Had Swift meant us to take seriously Gulliver’s antipathy to human kind,’ wouldn’t he have made his rescuer an unmistakable Yahoo? And isn’t his emphasis on Don Pedro’s virtues a plain indication, therefore, that he wanted us to think of Gulliver, at this final stage, as a person so infatuated with a false or one-sided theory of human nature that he is blind to any facts which contradict it? (Crane 335)
Gulliver obviously shares the point of view of his equine friends. If that view is wrong, it means that the Houyhnhnms are not the infallible beings originally portrayed. Clearly, if their main purpose is not a perfect race to which man should be compared, they must have another function in the story.
The Houyhnhnms, though apparently perfect beings, are actually just clever imitations of the Augustans. As said before, the Augustans dedicated their lives to reason and truth. Much like the Augustans, everything the Houyhnhnms do is based on a scientific process.
In their marriages they are exactly careful to choose such colors as will not make any disagreeable mixture in the breed. Strength is chiefly valued in the male, and comeliness in the female; not upon the account of love, but to preserve the race from degenerating; for where a female happens to excel in strength, a consort is chosen with regard to comeliness. (Swift 25)
This is a prime example of Swift’s use of irony to aid him in his satire. Throughout the story, he frequently mentions how good the society of the Houyhnhnms is when, through his description of their lifestyle, he actually shows the opposite. The lives of the horses lack passions, pleasures, and ideas. Even if they have no evils in their society, they have no real benefits either. If deleting all the risks in life is what it takes to eliminate vice, shouldn’t mankind accept the necessity of a little bit of evil? The world in which the Houyhnhnms live is far from perfect.
“The horses have, in fact, no passions at all. Their ‘virtue’ is not a triumph over impulse and temptation, but a total immunity from these things and an immunity which is also, by its very nature, an absence of life and vitality? If they are incapable of human bestiality they are even less capable of human glory or sublimity” (Dyson 681).
Swift is brilliantly making fun of the Augustan goal. After all, the “Houyhnhnm” scenario is the way the Augustans strove to live their lives. Later, in the Romantic period, they would be criticized for their scientific approach to everything and their strict adherence to reason. In this way, Swift was ahead of his time, and, although his book did not glorify emotion or anything of that nature, it certainly ridiculed the Augustans and their ideals. “Book IV is still valid, in fact, as a satire upon Augustanism itself. The Augustans, at their most characteristic, disapproved of strong emotions as necessarily disruptive, subordinated even those emotions they could not exile to the stern control of ‘Right Reason,’ and found no place for ‘feeling’ in their search for “truth’” (Dyson 682).
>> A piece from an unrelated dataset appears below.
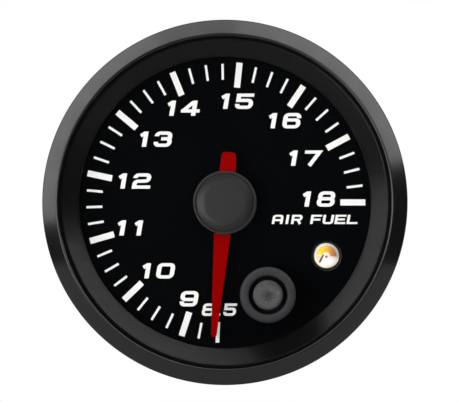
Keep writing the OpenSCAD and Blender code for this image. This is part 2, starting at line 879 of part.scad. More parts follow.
// Case: the barrel with its flange, the ledge that carries the dial and three screw posts
module case() {
    color("#1c1c1e") upright() difference() {
        union() {
            difference() {
                union() {
                    rod(2 * barrel_r, case_back, flange_front);
                    rod(2 * (curl_in_r - press_play), 0, flange_back + flange_t / 2);
                    rod(2 * flange_r, flange_back, flange_front);
                }
                bore(2 * barrel_in_r, case_back, flange_front);
            }
            around(screw_count, screw_first_deg) {
                translate([post_r, 0, 0]) rod(post_d, case_back, board_back);
                translate([(post_r + barrel_in_r) / 2, 0, 0])
                    block(barrel_in_r - post_r + barrel_wall, post_web_w, case_back, board_back);
            }
        }
        rod(2 * dial_seat_r, dial_back, flange_front + overrun);
        around(screw_count, screw_first_deg) translate([post_r, 0, 0]) {
            rod(screw_d, board_back - screw_in, board_back + overrun);
            rod(screw_d, case_back - overrun, case_back + screw_in);
        }
    }
}

// Outline of the hole that a socket's shroud passes through
module socket_window(ways, y) {
    out_w = ways * pitch + 2 * (socket_play + socket_end_w + fit_play);
    out_h = socket_h + 2 * (socket_wall + fit_play);
    translate([0, y, 0]) block(out_w, out_h, cover_back - overrun, case_back + overrun);
}

// Rear cover: a bevelled disc with a spigot in the barrel and windows for the sockets
module rear_cover() {
    profile = [
        [0, case_back], [0, cover_back], [cover_r - cover_edge, cover_back],
        [cover_r, cover_back + cover_edge], [cover_r, case_back]
    ];
    color("#1c1c1e") upright() difference() {
        union() {
            rotate_extrude() polygon(profile);
            difference() {
                rod(2 * spigot_r, case_back, case_back + spigot_h);
                bore(2 * (spigot_r - spigot_wall), case_back, case_back + spigot_h);
                around(screw_count, screw_first_deg) translate([post_r, 0, 0])
                    bore(post_d + 2 * barrel_wall, case_back, case_back + spigot_h);
            }
        }
        socket_window(power_ways, socket_rise);
        socket_window(sensor_ways, -socket_rise);
        around(screw_count, screw_first_deg) translate([post_r, 0, 0])
            bore(screw_d + fit_play, cover_back, case_back);
        for (x = [-1, 1]) translate([x * stud_x, 0, 0]) bore(stud_root_d, cover_back, case_back);
    }
}

// Studs for the clamping bracket: a head inside the cover and a plain end behind it
module bracket_studs() {
    color("#a8abaf") upright() for (x = [-1, 1]) translate([x * stud_x, 0, 0]) {
        rod(stud_head_d, case_back, case_back + stud_head_t);
        rod(stud_root_d, cover_back, case_back);
        rod(stud_d, cover_back - stud_l + stud_tip, cover_back);
        translate([0, 0, cover_back - stud_l])
            cylinder(d1 = stud_d - 2 * stud_tip, d2 = stud_d, h = stud_tip);
    }
}

// Screw with a round head that points along z, its seat at z = 0
module pan_screw(l) {
    difference() {
        union() {
            rod(screw_d, -l, 0);
            rod(screw_head_d, 0, screw_head_h);
        }
        rod(screw_recess_d, screw_head_h - screw_recess_h, screw_head_h + overrun);
    }
}

module board_screws() {
    color("#8f9296") upright() around(screw_count, screw_first_deg)
        translate([post_r, 0, box_floor]) pan_screw(box_floor - board_back + screw_in - free_play);
}

module cover_screws() {
    color("#8f9296") upright() around(screw_count, screw_first_deg)
        translate([post_r, 0, cover_back]) rotate([180, 0, 0])
            pan_screw(cover_t + screw_in - free_play);
}

bezel();
lens();
lens_gasket();
dial_shroud();
dial_mask();
dial_plate();
light_box();
pointer_arm();
pointer_hub();
pointer_cap();
motor_shaft();
button_ring();
button_cap();
button_stem();
switch_plunger();
switch_base();
switch_cover();
warning_light_lens();
warning_light_leads();
backlights();
main_board();
motor_housing();
motor_pins();
link_pins();
link_spacer();
control_board();
control_chip();
regulator();
capacitors();
power_socket();
power_pins();
sensor_socket();
sensor_pins();
case();
rear_cover();
bracket_studs();
board_screws();
cover_screws();
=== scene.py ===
import json

import bmesh
import bpy
import numpy as np
from mathutils import Matrix, Vector, geometry


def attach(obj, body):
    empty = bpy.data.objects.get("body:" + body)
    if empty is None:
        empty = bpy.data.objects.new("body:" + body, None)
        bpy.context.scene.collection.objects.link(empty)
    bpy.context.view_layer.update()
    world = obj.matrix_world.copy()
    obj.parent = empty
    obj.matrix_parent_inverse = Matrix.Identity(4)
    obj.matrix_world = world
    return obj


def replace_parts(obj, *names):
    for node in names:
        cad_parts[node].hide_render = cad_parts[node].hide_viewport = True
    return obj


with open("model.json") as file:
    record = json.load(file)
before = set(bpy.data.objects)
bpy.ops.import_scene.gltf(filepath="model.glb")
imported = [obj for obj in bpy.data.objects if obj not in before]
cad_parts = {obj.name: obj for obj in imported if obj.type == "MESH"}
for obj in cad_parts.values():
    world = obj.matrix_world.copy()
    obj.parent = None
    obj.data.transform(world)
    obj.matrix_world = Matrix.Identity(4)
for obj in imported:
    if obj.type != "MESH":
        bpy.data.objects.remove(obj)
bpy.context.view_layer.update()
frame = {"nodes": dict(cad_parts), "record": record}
print("gauge: frame loaded,", len(frame["nodes"]), "nodes")

mm = 0.001
# Meshes: steps of a rounded corner, sides of a turned form, and the lengths, in metres, below which points
# and edges are merged. Edges sharper than "sharpDeg" stay sharp.
mesh = {"cornerSteps": 6, "sides": 160, "sharpDeg": 35, "samePoint": 1e-7, "noLength": 1e-8}
buttonAt = (7.057, -15.2)  # middle of the function button, in mm right of and above the gauge's axis


# Drawings are in mm, as seen from the front: x runs right and y up from the gauge's axis, r is a radius
# round it, and s counts towards the reader from the seat, where the bezel rests on the panel. Each piece's
# values are such radii and heights, and a name that ends with Round is the radius of a rounded edge.

# Puts drawing coordinates into the frame: point = (x, -s, y) in metres
def toFrame(x, y, s):
    x, y, s = np.broadcast_arrays(x, y, s)
    return np.stack([x, -s, y], axis=-1) * mm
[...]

The Augustans were a product of the Enlightenment, and with the help of social commentaries like Swift’s, they began to die out as people began to see how senseless a life dedicated to reason truly was.
Hence, the ironical ridicule of the Augustans was just as integral to Book IV as depiction of humans as Yahoos. The whole system of Houyhnhnmland is, in fact, an allegory. The horses represent true reason and the Yahoos pure emotion. Either one of these taken to an extreme is dangerous. If people let emotion completely rule them, they end up with a society without order, such as the Yahoos. On the other hand, if people dedicate themselves entirely to logic, they produce a society with plenty of order, but no vitality. A healthy community has a good mixture of the two. Swift leaves subtle clues like Gulliver’s illogical misanthropy at the end to indicate that one must see the value in both. Sadly, it is easy for a reader to walk away thinking that Swift thinks humanity to be evil. This piece in particular requires multiple readings to gather the true meaning of it. Indeed, there are many interpretations of the piece that criticize Swift for indicating that a flawless society could exist without religion of any kind. Obviously, the author of the criticism could not have possibly understood that the Houyhnhnms simply symbolized all that was rational, and religion would have been out of place in that context. Partially because of such subtleties, the Fourth Voyage, and indeed all of Gulliver’s Travels, contains outstanding satire. In fact, in a bizarre way, Swift almost betrays readers with his satire. He wins their trust with a tone of friendly conversation, and then begins to ruthlessly attack. Perhaps this was even why he was so effective. He also mastered irony by the time he died, as seen in his “A Modest Proposal.” His assaults on society did make people question themselves and their institution, and in a way, they did help to “wonderfully mend the world.”
Crane, R.S. “The Houyhnhnms, the Yahoos, and the History of Ideas.” Greenburg 402-6.
Crane, R.S. “The Rationale of the Fourth Voyage.” Greenburg 331-8.
Dyson, A. E. “Swift: The Metamorphosis of Irony.” The Writings of Jonathan Swift. Ed. Robert Greenburg. New York: W. W. Norton and Company, 1973. 672-84.
Glendinning, Victoria. Jonathan Swift: A Portrait. New York: Henry Holt and Company, 1998.
Greenburg, Robert, ed. Gulliver’s Travels: An Authoritative Text. New York: W. W. Norton and Company, 1976.
Kallich, Martin. The Other End of the Egg. Bridgeport: Conference on British Studies, 1970.
Knowles, Ronald. Gulliver’s Travels: The Politics of Satire. New York: Twayne Publishers, 1990.
Rowse, A.L. Jonathan Swift: Major Profit. London: Thames and Hudson, 1975.